[Object modeling scripts]
— BEGIN —
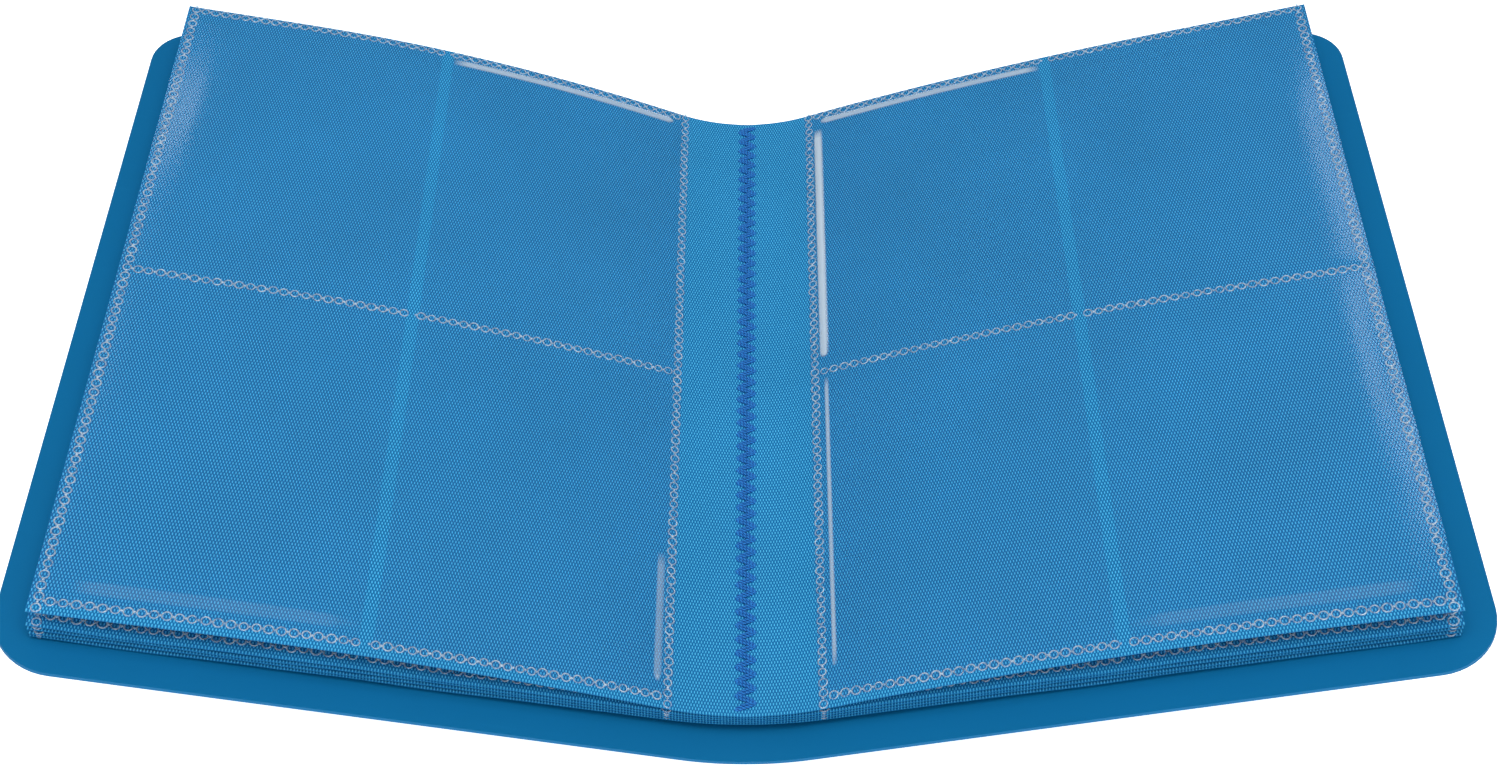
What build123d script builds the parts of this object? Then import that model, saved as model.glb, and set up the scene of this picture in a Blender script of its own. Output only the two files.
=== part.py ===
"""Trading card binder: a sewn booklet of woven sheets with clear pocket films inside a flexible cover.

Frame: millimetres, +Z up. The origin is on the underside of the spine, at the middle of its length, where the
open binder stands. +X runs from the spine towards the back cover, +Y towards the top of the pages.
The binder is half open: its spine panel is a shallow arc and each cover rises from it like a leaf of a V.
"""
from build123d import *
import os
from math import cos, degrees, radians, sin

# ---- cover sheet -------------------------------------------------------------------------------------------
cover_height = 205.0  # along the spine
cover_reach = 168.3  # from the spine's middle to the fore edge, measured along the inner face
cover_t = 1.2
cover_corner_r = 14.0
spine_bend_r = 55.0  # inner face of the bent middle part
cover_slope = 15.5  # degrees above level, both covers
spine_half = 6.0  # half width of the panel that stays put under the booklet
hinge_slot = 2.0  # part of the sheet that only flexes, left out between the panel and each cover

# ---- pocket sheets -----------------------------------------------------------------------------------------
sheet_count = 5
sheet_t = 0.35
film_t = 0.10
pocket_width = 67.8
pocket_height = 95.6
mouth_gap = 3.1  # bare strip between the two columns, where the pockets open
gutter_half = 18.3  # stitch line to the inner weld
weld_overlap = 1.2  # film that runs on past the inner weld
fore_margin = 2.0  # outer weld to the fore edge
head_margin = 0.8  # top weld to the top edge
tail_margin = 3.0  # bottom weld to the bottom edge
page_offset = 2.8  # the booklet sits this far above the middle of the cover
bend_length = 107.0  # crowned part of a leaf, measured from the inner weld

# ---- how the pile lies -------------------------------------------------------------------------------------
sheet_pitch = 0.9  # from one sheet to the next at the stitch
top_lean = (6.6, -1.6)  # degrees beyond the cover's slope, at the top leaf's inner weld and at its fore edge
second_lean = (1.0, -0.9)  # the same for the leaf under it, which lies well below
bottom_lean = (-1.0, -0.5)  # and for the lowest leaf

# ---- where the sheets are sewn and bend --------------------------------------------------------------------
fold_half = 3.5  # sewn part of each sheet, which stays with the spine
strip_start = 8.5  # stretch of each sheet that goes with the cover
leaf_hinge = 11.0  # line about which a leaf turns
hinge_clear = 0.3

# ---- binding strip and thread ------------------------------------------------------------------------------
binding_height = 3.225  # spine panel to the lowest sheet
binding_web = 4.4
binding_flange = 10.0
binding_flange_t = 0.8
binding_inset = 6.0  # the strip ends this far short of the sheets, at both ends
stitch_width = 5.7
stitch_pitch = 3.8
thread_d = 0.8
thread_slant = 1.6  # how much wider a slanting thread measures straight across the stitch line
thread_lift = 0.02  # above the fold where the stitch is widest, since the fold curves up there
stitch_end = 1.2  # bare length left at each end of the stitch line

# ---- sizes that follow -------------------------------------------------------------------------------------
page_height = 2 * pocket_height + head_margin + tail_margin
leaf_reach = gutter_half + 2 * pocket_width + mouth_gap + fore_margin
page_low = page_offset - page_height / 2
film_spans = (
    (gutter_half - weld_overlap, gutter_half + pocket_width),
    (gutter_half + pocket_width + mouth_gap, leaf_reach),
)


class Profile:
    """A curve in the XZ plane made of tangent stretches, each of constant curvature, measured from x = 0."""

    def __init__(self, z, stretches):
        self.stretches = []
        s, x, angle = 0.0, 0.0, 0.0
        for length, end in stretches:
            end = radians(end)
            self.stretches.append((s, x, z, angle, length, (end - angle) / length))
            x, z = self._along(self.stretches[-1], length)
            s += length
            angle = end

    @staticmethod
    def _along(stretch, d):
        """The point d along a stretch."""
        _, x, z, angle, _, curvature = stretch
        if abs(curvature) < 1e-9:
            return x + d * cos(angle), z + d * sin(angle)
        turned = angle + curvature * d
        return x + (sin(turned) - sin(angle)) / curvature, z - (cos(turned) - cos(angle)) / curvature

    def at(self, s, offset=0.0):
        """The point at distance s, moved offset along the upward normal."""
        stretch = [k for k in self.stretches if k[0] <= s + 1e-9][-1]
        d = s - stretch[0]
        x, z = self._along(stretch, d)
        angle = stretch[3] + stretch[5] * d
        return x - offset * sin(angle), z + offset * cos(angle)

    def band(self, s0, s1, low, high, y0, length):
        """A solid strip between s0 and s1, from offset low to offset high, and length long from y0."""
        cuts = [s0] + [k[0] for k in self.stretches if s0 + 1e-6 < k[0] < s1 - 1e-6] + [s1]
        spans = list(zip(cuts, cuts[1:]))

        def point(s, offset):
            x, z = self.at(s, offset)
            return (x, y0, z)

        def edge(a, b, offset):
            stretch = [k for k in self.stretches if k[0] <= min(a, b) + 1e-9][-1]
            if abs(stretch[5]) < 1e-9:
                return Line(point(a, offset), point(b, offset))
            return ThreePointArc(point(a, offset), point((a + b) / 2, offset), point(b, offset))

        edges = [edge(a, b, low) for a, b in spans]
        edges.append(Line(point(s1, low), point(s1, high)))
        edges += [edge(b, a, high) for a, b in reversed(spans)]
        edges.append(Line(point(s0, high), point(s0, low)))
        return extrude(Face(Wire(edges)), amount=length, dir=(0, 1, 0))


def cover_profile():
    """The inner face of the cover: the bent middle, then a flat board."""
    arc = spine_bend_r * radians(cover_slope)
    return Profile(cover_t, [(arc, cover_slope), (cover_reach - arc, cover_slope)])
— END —
— BEGIN —
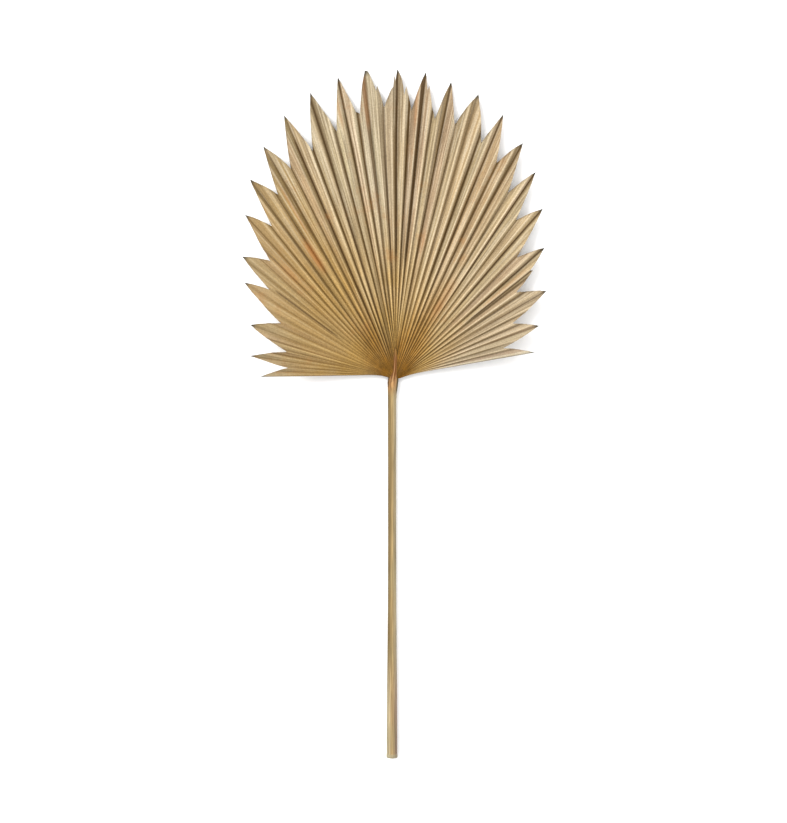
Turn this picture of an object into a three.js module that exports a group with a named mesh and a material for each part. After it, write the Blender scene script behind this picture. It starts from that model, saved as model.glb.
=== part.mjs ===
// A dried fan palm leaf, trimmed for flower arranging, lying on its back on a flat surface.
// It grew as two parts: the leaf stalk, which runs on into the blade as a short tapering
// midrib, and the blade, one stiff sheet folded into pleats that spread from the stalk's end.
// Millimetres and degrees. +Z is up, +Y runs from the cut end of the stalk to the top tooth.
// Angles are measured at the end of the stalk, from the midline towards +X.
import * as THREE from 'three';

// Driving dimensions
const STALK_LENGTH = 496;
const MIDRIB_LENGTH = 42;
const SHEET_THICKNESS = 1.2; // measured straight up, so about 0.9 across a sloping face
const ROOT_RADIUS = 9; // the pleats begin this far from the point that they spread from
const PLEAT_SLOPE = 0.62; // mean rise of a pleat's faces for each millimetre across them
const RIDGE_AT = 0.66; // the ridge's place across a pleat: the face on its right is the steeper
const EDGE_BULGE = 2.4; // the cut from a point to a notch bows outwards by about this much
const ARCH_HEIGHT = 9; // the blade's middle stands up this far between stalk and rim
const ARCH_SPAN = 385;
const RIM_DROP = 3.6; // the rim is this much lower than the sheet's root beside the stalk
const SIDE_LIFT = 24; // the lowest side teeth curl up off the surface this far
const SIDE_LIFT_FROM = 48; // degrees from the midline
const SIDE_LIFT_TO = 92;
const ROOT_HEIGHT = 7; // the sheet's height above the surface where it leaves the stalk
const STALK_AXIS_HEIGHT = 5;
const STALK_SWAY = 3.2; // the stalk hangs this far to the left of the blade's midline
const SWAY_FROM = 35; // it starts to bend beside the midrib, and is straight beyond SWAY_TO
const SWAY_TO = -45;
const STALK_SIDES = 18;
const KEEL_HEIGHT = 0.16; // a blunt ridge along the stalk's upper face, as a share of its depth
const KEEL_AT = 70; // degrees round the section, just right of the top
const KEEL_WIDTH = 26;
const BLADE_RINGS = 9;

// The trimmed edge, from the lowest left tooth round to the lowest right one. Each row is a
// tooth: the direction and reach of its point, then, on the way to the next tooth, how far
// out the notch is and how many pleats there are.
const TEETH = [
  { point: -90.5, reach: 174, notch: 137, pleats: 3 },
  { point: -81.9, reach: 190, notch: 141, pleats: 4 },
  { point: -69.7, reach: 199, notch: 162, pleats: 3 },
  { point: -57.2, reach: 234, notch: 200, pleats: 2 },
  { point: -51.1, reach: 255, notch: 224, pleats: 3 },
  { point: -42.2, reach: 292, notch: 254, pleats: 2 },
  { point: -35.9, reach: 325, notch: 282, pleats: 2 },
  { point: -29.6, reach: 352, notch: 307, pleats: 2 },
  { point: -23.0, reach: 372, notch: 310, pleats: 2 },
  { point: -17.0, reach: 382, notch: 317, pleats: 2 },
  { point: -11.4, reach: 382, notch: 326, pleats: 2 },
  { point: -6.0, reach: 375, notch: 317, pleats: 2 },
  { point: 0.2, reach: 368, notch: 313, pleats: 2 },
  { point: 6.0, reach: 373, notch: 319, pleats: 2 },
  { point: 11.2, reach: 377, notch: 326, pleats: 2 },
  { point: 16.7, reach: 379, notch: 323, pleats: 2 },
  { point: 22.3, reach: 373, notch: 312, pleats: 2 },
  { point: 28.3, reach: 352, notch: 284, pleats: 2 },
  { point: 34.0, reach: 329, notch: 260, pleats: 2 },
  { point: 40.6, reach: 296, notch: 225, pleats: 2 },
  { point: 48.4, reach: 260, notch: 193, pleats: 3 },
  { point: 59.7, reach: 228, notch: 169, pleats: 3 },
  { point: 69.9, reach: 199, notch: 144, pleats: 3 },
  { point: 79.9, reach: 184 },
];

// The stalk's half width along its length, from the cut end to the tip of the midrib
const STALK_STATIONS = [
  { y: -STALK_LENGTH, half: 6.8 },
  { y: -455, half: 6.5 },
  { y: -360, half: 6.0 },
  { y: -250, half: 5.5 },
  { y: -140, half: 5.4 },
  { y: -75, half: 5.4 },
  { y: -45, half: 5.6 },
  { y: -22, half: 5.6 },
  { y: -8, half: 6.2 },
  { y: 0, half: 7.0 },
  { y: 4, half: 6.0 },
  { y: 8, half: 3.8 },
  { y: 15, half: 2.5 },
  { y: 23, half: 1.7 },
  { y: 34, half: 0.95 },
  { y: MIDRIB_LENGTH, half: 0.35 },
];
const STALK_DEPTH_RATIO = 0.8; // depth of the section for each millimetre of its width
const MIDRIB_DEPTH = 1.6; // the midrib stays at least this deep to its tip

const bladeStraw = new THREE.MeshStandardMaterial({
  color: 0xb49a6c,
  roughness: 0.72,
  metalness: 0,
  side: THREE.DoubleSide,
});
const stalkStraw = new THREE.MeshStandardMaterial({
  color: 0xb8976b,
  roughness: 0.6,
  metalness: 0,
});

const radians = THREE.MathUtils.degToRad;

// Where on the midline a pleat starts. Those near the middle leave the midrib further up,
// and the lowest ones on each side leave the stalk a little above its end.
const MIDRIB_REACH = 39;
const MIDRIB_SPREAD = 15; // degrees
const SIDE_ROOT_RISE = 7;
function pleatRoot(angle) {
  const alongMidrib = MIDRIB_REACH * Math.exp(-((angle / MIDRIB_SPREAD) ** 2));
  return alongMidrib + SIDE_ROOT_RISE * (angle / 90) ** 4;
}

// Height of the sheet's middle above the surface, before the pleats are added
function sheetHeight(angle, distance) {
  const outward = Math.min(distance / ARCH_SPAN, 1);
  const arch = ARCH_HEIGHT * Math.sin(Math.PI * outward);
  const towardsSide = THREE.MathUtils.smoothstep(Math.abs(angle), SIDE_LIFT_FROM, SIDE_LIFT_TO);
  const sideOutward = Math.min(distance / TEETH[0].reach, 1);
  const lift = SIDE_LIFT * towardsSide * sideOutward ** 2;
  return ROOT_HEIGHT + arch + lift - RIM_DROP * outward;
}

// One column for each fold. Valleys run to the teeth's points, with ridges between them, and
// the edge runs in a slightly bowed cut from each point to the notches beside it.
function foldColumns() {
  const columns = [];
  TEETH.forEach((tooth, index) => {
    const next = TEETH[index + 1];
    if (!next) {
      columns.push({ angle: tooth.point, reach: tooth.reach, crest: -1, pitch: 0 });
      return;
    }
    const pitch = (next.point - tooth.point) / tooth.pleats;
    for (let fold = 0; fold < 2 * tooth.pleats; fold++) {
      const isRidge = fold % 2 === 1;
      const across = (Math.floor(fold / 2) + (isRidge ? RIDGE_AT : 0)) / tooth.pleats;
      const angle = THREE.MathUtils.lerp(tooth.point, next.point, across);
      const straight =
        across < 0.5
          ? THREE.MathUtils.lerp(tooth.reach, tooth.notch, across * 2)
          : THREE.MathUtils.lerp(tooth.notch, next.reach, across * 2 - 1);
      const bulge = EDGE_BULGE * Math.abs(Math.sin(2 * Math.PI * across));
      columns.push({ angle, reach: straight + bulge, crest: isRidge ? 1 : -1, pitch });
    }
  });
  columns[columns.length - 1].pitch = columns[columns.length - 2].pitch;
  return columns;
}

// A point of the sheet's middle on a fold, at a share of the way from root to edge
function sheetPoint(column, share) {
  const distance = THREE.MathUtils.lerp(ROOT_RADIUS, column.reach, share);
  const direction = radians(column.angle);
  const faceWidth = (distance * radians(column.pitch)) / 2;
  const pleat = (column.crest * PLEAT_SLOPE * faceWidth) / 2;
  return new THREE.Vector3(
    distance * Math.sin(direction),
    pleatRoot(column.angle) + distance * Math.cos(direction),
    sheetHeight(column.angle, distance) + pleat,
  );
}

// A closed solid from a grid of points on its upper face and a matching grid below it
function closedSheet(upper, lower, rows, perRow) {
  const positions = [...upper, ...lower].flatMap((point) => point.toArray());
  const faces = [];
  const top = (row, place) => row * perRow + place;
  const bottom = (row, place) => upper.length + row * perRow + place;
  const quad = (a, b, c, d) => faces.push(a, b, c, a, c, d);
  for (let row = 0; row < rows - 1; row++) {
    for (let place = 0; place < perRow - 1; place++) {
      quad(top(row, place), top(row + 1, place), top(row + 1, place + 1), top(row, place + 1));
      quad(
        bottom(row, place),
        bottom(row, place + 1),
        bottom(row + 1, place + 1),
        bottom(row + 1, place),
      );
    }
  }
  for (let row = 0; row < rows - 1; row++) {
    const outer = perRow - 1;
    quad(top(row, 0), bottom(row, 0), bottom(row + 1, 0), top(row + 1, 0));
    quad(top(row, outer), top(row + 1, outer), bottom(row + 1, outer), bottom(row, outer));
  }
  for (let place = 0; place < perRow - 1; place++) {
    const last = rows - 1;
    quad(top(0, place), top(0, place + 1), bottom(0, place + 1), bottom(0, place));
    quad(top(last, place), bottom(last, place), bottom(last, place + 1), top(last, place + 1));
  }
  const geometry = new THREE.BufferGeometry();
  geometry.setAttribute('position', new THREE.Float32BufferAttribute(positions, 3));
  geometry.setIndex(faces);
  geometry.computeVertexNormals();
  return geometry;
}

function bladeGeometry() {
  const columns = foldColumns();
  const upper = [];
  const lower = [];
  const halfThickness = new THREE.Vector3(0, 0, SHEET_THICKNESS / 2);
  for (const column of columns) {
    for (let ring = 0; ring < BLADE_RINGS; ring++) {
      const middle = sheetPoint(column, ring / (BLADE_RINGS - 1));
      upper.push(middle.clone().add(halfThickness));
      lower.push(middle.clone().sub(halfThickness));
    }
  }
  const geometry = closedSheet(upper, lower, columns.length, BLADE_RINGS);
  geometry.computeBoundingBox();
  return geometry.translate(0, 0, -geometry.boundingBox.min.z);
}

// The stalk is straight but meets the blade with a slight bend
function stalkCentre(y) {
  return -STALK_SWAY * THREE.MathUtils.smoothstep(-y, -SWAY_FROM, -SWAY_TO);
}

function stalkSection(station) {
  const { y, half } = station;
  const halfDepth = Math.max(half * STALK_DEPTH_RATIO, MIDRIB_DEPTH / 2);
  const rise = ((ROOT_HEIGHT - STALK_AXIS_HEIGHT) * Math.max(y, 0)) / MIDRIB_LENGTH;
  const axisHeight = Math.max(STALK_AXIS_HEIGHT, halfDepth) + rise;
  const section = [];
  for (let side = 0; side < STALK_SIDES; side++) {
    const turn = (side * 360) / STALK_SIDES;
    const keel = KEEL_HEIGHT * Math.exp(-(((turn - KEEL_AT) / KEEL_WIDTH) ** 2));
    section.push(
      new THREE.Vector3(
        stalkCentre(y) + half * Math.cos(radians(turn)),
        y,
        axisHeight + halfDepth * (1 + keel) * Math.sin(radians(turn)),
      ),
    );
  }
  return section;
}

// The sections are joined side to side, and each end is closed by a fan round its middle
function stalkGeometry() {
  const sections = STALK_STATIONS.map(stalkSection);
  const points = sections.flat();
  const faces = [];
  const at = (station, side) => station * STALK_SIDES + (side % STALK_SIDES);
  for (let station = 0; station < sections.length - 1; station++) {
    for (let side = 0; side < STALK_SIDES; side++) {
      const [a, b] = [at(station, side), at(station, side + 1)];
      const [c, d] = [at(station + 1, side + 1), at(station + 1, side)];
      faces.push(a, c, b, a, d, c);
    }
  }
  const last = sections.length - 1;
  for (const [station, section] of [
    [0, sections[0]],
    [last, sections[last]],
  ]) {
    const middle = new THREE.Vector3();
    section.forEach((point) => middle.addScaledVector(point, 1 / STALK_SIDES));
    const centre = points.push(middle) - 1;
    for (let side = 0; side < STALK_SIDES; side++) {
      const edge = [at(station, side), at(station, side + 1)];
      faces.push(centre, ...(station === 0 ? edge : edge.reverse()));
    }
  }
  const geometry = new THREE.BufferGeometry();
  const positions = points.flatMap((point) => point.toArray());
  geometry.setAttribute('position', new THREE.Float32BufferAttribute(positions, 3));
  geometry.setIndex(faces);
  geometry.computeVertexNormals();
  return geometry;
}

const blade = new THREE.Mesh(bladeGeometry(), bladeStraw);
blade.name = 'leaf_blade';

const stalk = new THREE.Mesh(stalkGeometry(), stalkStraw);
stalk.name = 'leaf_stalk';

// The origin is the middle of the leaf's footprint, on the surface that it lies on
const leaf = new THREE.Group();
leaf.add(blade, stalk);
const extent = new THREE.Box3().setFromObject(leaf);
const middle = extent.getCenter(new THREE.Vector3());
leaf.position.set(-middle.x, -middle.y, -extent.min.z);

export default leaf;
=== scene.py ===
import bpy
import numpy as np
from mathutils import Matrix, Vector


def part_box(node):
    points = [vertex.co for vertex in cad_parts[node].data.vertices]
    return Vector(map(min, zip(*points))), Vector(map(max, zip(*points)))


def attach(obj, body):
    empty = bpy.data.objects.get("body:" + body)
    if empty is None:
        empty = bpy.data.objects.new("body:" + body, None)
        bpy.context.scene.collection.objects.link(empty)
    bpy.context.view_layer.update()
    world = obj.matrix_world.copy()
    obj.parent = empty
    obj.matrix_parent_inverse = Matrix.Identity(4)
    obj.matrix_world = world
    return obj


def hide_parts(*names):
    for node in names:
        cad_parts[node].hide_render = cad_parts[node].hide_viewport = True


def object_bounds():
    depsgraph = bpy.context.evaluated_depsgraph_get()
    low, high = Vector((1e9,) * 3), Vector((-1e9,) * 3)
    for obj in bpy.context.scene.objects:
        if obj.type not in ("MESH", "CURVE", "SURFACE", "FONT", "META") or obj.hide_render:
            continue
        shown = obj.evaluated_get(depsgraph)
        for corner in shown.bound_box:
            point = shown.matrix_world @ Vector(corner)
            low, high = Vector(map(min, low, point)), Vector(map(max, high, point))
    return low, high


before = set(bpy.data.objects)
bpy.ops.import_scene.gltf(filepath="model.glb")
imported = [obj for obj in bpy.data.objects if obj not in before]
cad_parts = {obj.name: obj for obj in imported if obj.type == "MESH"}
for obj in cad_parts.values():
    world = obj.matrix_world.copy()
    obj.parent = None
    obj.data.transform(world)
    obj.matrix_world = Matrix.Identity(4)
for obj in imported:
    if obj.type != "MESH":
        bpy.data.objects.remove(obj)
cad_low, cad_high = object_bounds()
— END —
» EXERCISE TASK
Reproduce word for word the material above, beginning with the line that contains "that it lies on" and ending with the line that contains "zip(*points))), Vector(map(max, zip(*points)))".

» EXERCISE RESPONSE
// The origin is the middle of the leaf's footprint, on the surface that it lies on
const leaf = new THREE.Group();
leaf.add(blade, stalk);
const extent = new THREE.Box3().setFromObject(leaf);
const middle = extent.getCenter(new THREE.Vector3());
leaf.position.set(-middle.x, -middle.y, -extent.min.z);

export default leaf;
=== scene.py ===
import bpy
import numpy as np
from mathutils import Matrix, Vector


def part_box(node):
    points = [vertex.co for vertex in cad_parts[node].data.vertices]
    return Vector(map(min, zip(*points))), Vector(map(max, zip(*points)))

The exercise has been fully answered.